Más de una década después de su finalización, Koolhaas y yo nos reunimos frente a Congrexpo, el palacio de congresos, para ver el aspecto actual del proyecto. El colosal edificio, de forma elíptica, está dividido en tres partes, con una sala de conciertos de 6.000 plazas en un extremo, una sala de conferencias con tres auditorios en el centro y un espacio de exposiciones de 215.000 pies cuadrados en el otro.
Este sábado por la tarde el edificio está vacío. Koolhaas tuvo que avisar a los funcionarios de la ciudad para poder acceder, y nos esperan dentro. Cuando se contrató a Koolhaas para diseñar el edificio, aún se le percibía como un talento emergente; hoy es una figura cultural importante -un arquitecto ganador del Premio Pritzker que aparece regularmente en revistas y en la televisión- y los funcionarios están claramente entusiasmados por conocerlo. Su presencia parece aportar validez cultural a su ciudad de provincias.

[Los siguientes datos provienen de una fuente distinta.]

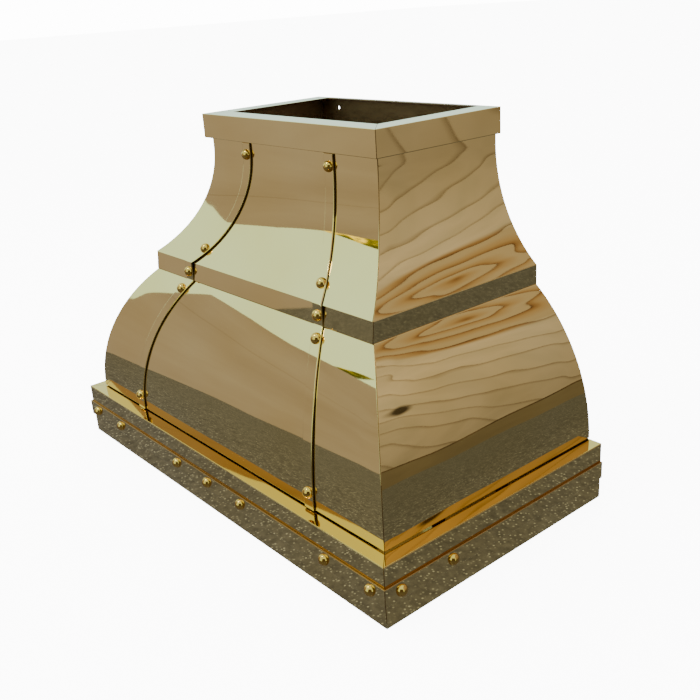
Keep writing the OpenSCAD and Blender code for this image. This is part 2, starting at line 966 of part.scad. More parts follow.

Koolhaas es educado pero parece ansioso por escapar. Tras una taza de café, nos excusamos y empezamos a recorrer las cavernosas salas del vestíbulo. De vez en cuando, se detiene para llamar mi atención sobre algún elemento arquitectónico: el malhumorado ambiente, por ejemplo, de un auditorio revestido de madera contrachapada y cuero sintético. Cuando llegamos al espacio principal de conciertos, una cáscara de hormigón en bruto, nos quedamos allí un buen rato. Koolhaas parece a veces un arquitecto reacio -alguien que no se preocupa por las ideas convencionales de belleza-, pero es un maestro del oficio, y no puedo evitar maravillarme ante la intimidad del espacio. La sala está perfectamente proporcionada, de modo que incluso sentado en el fondo del balcón superior te sientes como si estuvieras apretado contra el escenario.